The greetings stamps were printed in sheets of 20 with two different vignettes, the carrier pigeon and the inkpot with quill. Furthermore, there is a margin print with some explanation. The issue was part of the fixed annual stamps in the form of “Smilers”, as can be seen on the bottom right of the sheet.

On the first class stamp above letters from the word WELCOME are displayed in three of the hallmarks with the fourth containing an image of a castle gate. The castle gate design was chosen as an example of a possible invitation to visit a new house.

The stamp “First day of issue” Merry Hill Wolverhampton includes a carrier pigeon that also appears on the vignette of the corresponding stamp. But why Merry Hill was chosen as the name of the post office is not clear to me. There are also stamps with Childrey Wantage, Gretna Green, Welcombe Bideford in Devon, Lover Salisbury, Thankerton Biggar in Scotland and Greet Birmingham postmarks. The Lover stamp was obviously widely used to send Valentine cards.

Then the word “THANKS” in the form of three marks. Obviously useful to thank someone.

A letter A, a letter C and a little bear. Can this be taken as a notification regarding a birth. A, B, C (B for Beer)?

And on the Childrey, Wantage stamp it is immediately that the appearance of the stork indicates a birth. Childrey is a village with around 600 inhabitants located in the White Horse Valley in the county of Berkshire. But it no longer has a post office. The White Horse can be seen at Uffington Castle. The castle no longer exists but the visitors’car park still bears the name.

The horse was sculpted out of the chalk slope more than 3,000 years ago and is managed by the National Trust. The white recesses must be cleaned regularly and provided with new chunks of white chalk. There are more sites in England where such prehistoric white horses can be found.

CHEERS with a wine glass as an exclamation mark. An exclamation when raising the glass at a birthday or other happy event. Usually followed by “to your good health”.

On the stamp above the design agency depicted the word “Love” on two of the three hallmarks, the middle showing an arrow with a heart-shaped point and a heart below. The meaning is clear.

The inkpot and the quill are included as an image on the Royal Mail First Day Cover. The same as the vignette that comes with the Thanks and Cheers stamps.

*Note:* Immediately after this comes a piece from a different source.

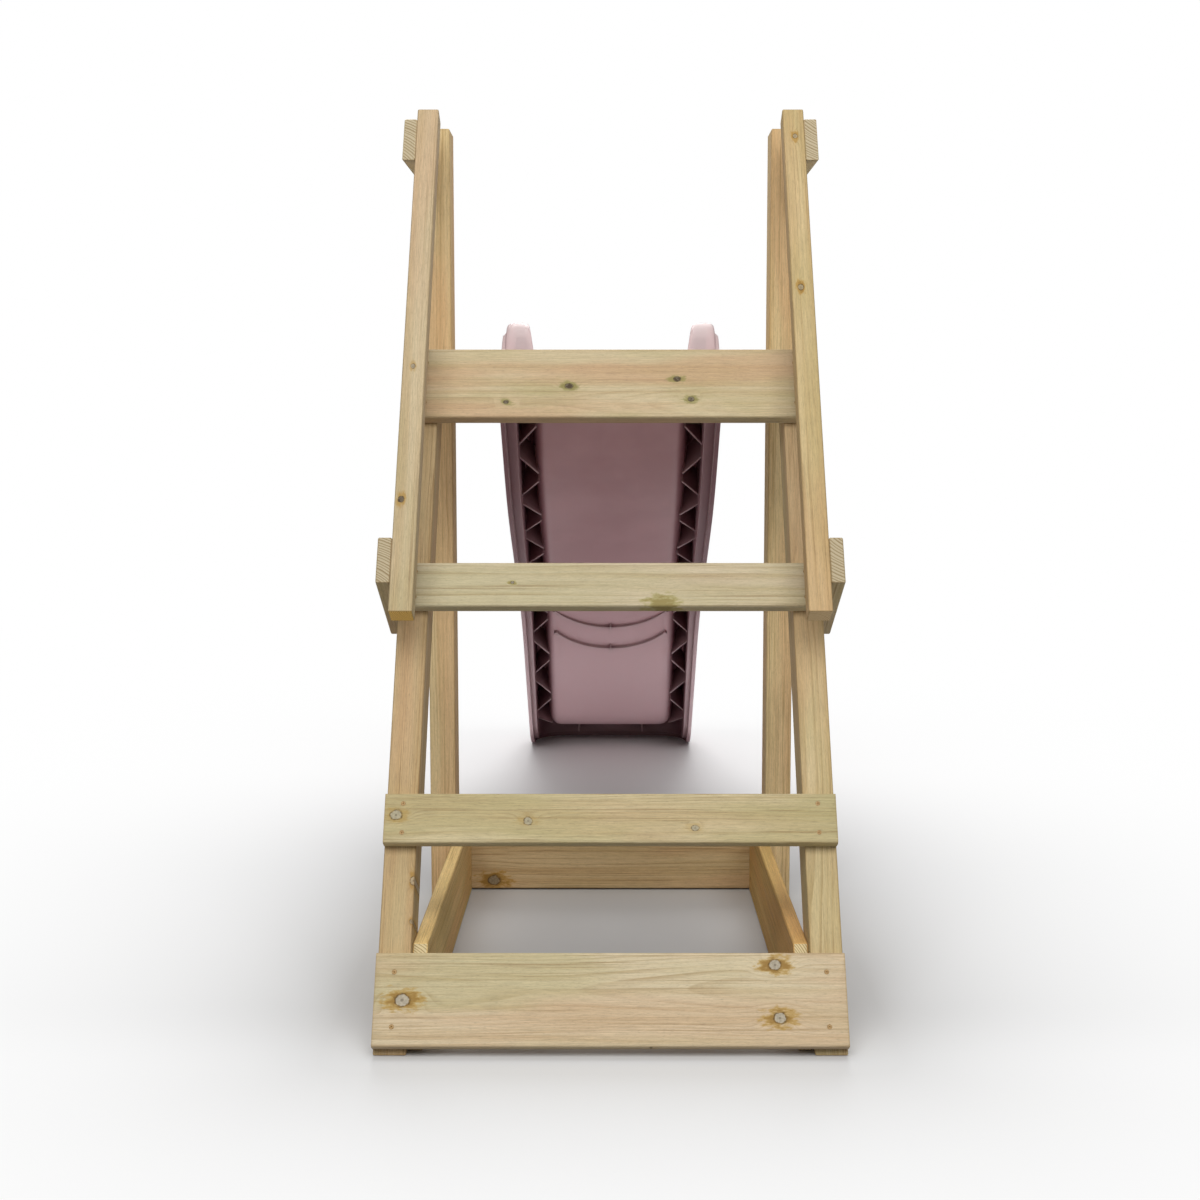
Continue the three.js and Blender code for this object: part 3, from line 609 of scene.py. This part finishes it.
def plastic():
    t = Tree("moulded_pink")
    at = t.coord.outputs["Object"]
    place = t.split(at)
    normal = t.split(t.coord.outputs["Normal"])
    cloud = t.noise(at, 6.0, 3.0, 0.6)
    speck = t.noise(at, 420.0, 2.0, 0.6)

    colour = t.mix(t.span(cloud, 0.35, 0.7), srgb(188, 151, 156), srgb(197, 161, 166))
    # Painted shade: faces that look to either side are darker
    painted_side_shade = t.span(t.math("ABSOLUTE", normal[0]), 0.35, 0.8, 0.0, 0.55)
    colour = t.mix(painted_side_shade, colour, srgb(156, 110, 119))
    # Painted shade: the skirts' front-facing faces are darker below the top
    painted_skirt_shade = t.span(t.math("ABSOLUTE", place[0]), SKIRT_IN, SKIRT_OUT)
    painted_skirt_shade = t.math("MULTIPLY", painted_skirt_shade, t.span(normal[1], 0.1, -0.4))
    painted_skirt_shade = t.math("MULTIPLY", painted_skirt_shade, t.span(place[2], SKIRT_TOP, SKIRT_FULL, 0.0, 0.8))
    colour = t.mix(painted_skirt_shade, colour, srgb(128, 84, 93))
    # Painted light: downward faces low on the chute are lighter, standing in for light thrown up from the
    # floor
    painted_low_light = t.math("MULTIPLY", t.span(place[2], PAINTED_LIGHT_TOP, PAINTED_LIGHT_FULL), t.span(normal[2], -0.2, -0.6))
    colour = t.mix(t.math("MULTIPLY", painted_low_light, 0.85), colour, srgb(236, 208, 212))
    # Painted light: faces that look up are paler, as if lit from above
    painted_top_light = t.span(normal[2], -0.1, 0.9, 0.0, 0.8)
    colour = t.mix(painted_top_light, colour, srgb(211, 191, 189))
    scuff = t.span(t.noise(t.vector("MULTIPLY", at, (700, 9, 9)), 1.0, 3.0, 0.6), 0.58, 0.72)
    scuff = t.math("MULTIPLY", scuff, t.span(cloud, 0.4, 0.7))
    colour = t.mix(t.math("MULTIPLY", scuff, 0.18), colour, srgb(224, 204, 204))
    # Painted shade: darker where the AO node finds walls close by, in the hollows
    painted_hollow_shade = t.add("ShaderNodeAmbientOcclusion", samples=4)
    painted_hollow_shade.inputs["Distance"].default_value = HOLLOW_REACH
    colour = t.mix(t.span(painted_hollow_shade.outputs["AO"], 0.75, 0.25, 0.0, 0.85), colour, srgb(132, 88, 96))
    rounded = t.add("ShaderNodeBevel", samples=6)
    rounded.inputs["Radius"].default_value = EDGE_RADIUS
    flat = t.add("ShaderNodeNewGeometry")
    # Painted highlight: lighter along the rounded edges, where the Bevel node's normal turns away from the
    # face's own
    painted_edge_highlight = t.span(t.vector("DOT_PRODUCT", rounded.outputs[0], flat.outputs["Normal"]), 0.97, 0.80)
    colour = t.mix(t.math("MULTIPLY", painted_edge_highlight, 0.75), colour, srgb(226, 202, 203))

    rough = t.math("MULTIPLY_ADD", scuff, 0.16, t.span(cloud, 0.3, 0.75, 0.36, 0.48))
    height = t.math("MULTIPLY_ADD", scuff, 0.3, t.math("MULTIPLY", speck, 0.5))
    shader = t.surface(colour, rough, height, 0.10, 0.0004, specular=0.45, normal=rounded.outputs[0])
    shader.inputs["Subsurface Weight"].default_value = 0.35
    shader.inputs["Subsurface Radius"].default_value = (1.0, 0.92, 0.93)
    shader.inputs["Subsurface Scale"].default_value = 0.012
    return t.material


def smooth_by_angle(obj, degrees):
    """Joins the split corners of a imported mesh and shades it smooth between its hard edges."""
    group = bpy.data.node_groups.new("smooth_by_angle", "GeometryNodeTree")
    group.interface.new_socket("Geometry", in_out="INPUT", socket_type="NodeSocketGeometry")
    group.interface.new_socket("Geometry", in_out="OUTPUT", socket_type="NodeSocketGeometry")
    source = group.nodes.new("NodeGroupInput")
    sink = group.nodes.new("NodeGroupOutput")
    weld = group.nodes.new("GeometryNodeMergeByDistance")
    weld.inputs["Distance"].default_value = WELD
    forget = group.nodes.new("GeometryNodeRemoveAttribute")
    forget.inputs["Name"].default_value = "custom_normal"
    faces = group.nodes.new("GeometryNodeSetShadeSmooth")
    faces.domain = "FACE"
    edges = group.nodes.new("GeometryNodeSetShadeSmooth")
    edges.domain = "EDGE"
    edges.inputs["Shade Smooth"].default_value = False
    angle = group.nodes.new("GeometryNodeInputMeshEdgeAngle")
    compare = group.nodes.new("FunctionNodeCompare")
    compare.operation = "GREATER_THAN"
    compare.inputs[1].default_value = math.radians(degrees)
    link = group.links.new
    link(source.outputs[0], weld.inputs["Geometry"])
    link(weld.outputs[0], forget.inputs["Geometry"])
    link(forget.outputs[0], faces.inputs["Geometry"])
    link(faces.outputs[0], edges.inputs["Geometry"])
    link(angle.outputs["Unsigned Angle"], compare.inputs[0])
    link(compare.outputs[0], edges.inputs["Selection"])
    link(edges.outputs[0], sink.inputs[0])
    modifier = obj.modifiers.new("smooth", "NODES")
    modifier.node_group = group


dress(chute, plastic())
smooth_by_angle(chute, 28)


# Floor: pale, with painted shade near the slide as well as its real shadows, fading into the white backdrop

FLOOR_SIZE = 60
FLOOR_DROP = 0.0005  # metres under the slide's feet
FADE_START = 0.05  # metres past the CAD box
FADE_LENGTH = 0.28  # metres over which the floor's own look falls to 1/e
BACK_START, BACK_FULL = -0.3, 0.8  # y over which the floor turns paler behind the ladder
FRONT_START, FRONT_FULL = -0.98, -1.25  # y over which it does so in front of it


def floor():
    bpy.ops.mesh.primitive_plane_add(size=FLOOR_SIZE, location=(0, 0, -FLOOR_DROP))
    plane = bpy.context.object
    plane.name = "floor"
    t = Tree("floor")
    at = t.coord.outputs["Object"]

    # Distance past the CAD box, less FADE_START, and 0 over the box and nearer to it than that
    corner = cad_box[1]
    past = t.vector("SUBTRACT", t.vector("ABSOLUTE", at), (corner[0], corner[1], 0.0))
    flat = t.vector("MULTIPLY", t.vector("MAXIMUM", past, (0, 0, 0)), (1, 1, 0))
    outside = t.vector("LENGTH", flat)
    past_x, past_y, _ = t.split(past)
    inside = t.math("MINIMUM", t.math("MAXIMUM", past_x, past_y), 0.0)
    away = t.math("SUBTRACT", t.math("ADD", outside, inside), FADE_START)
    away = t.math("MAXIMUM", away, 0.0)
    fade = t.math("SUBTRACT", 1.0, t.math("EXPONENT", t.math("MULTIPLY", away, -1 / FADE_LENGTH)))

    # Rays that see the floor itself, unlike those that bring its light to the slide
    path = t.add("ShaderNodeLightPath")
    seen = t.largest([path.outputs[f"Is {kind} Ray"] for kind in ("Camera", "Glossy", "Transmission")])

    y = t.split(at)[1]
    back = t.span(y, BACK_START, BACK_FULL)
    front = t.span(y, FRONT_START, FRONT_FULL)
    # Painted shadow and light: the floor is darker over the middle where the slide stands and paler behind
    # and in front of it; bounce does the same for the rays that light the slide
    shade = t.mix(back, grey(195), grey(246))
    shade = t.mix(front, shade, grey(220))
    bounce = t.mix(back, grey(160), grey(240))
    shader = t.add("ShaderNodeBsdfPrincipled")
    t.put(shader.inputs["Base Color"], t.mix(seen, bounce, shade))
    shader.inputs["Roughness"].default_value = 0.6
    shader.inputs["Specular IOR Level"].default_value = 0.2
    white = t.add("ShaderNodeEmission")
    white.inputs["Color"].default_value = (1, 1, 1, 1)
    blend = t.add("ShaderNodeMixShader")
    t.put(blend.inputs[0], t.math("MULTIPLY", fade, seen))
    t.put(blend.inputs[1], shader.outputs[0])
    t.put(blend.inputs[2], white.outputs[0])
    out = t.add("ShaderNodeOutputMaterial")
    t.put(out.inputs[0], blend.outputs[0])
    plane.data.materials.append(t.material)


floor()


# Light: a dim even surround that looks white, and four soft lamps

def surround(level):
    """White to the camera, and level bright to everything that it lights."""
    world = bpy.data.worlds.new("surround")
    bpy.context.scene.world = world
    world.use_nodes = True
    tree = world.node_tree
    tree.nodes.clear()
    path = tree.nodes.new("ShaderNodeLightPath")
    seen = tree.nodes.new("ShaderNodeMath")
    seen.operation = "MAXIMUM"
    tree.links.new(path.outputs["Is Camera Ray"], seen.inputs[0])
    tree.links.new(path.outputs["Is Transmission Ray"], seen.inputs[1])
    blend = tree.nodes.new("ShaderNodeMixShader")
    tree.links.new(seen.outputs[0], blend.inputs[0])
    for socket, strength in ((blend.inputs[1], level), (blend.inputs[2], 1.0)):
        background = tree.nodes.new("ShaderNodeBackground")
        background.inputs["Color"].default_value = (1, 1, 1, 1)
        background.inputs["Strength"].default_value = strength
        tree.links.new(background.outputs[0], socket)
    out = tree.nodes.new("ShaderNodeOutputWorld")
    tree.links.new(blend.outputs[0], out.inputs[0])


def lamp(name, place, aim, size, power):
    data = bpy.data.lights.new(name, "AREA")
    data.shape = "DISK"
    data.size = size
    data.energy = power
    obj = bpy.data.objects.new(name, data)
    bpy.context.scene.collection.objects.link(obj)
    obj.location = place
    obj.rotation_euler = (Vector(aim) - Vector(place)).to_track_quat("-Z", "Y").to_euler()


surround(0.21)
for side, x in (("left", -1.3), ("right", 1.3)):
    lamp(f"key_{side}", (x, -4.8, 4.4), (0, -0.6, 0.6), size=3.6, power=134)
lamp("overhead", (0, 0.2, 4.6), (0, 0.2, 0.4), size=4.0, power=62)
lamp("back", (0, 4.4, 4.2), (0, 0.4, 0.4), size=3.6, power=160)


# Camera: eye level a little under the deck, tipped slightly down

CAMERA_PLACE = (0, -3.3696, 0.8365)
CAMERA_TIP = 5.75  # degrees below level

camera_data = bpy.data.cameras.new("camera")
camera_data.lens = 50
camera_data.sensor_width = 36
camera_data.shift_x = -0.00875
camera = bpy.data.objects.new("camera", camera_data)
camera.location = CAMERA_PLACE
camera.rotation_euler = (math.radians(90 - CAMERA_TIP), 0, 0)
bpy.context.scene.collection.objects.link(camera)
bpy.context.scene.camera = camera
bpy.context.scene.view_settings.view_transform = "Standard"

Royal Mail used this image as the advertising poster for the stamps. The pink Valentine card envelope included on the poster comes complete with lipstick impressions and the letters S.W.A.L.K. (Sealed With A Loving Kiss). For the designs of the stamps, models were made by “Model Solutions”. The models were photographed by Julian Deghy. The stamps were printed by Joh. Enschedé Security Print in Haarlem and issued on February 6, 2001 just in time for Valentine’s Day.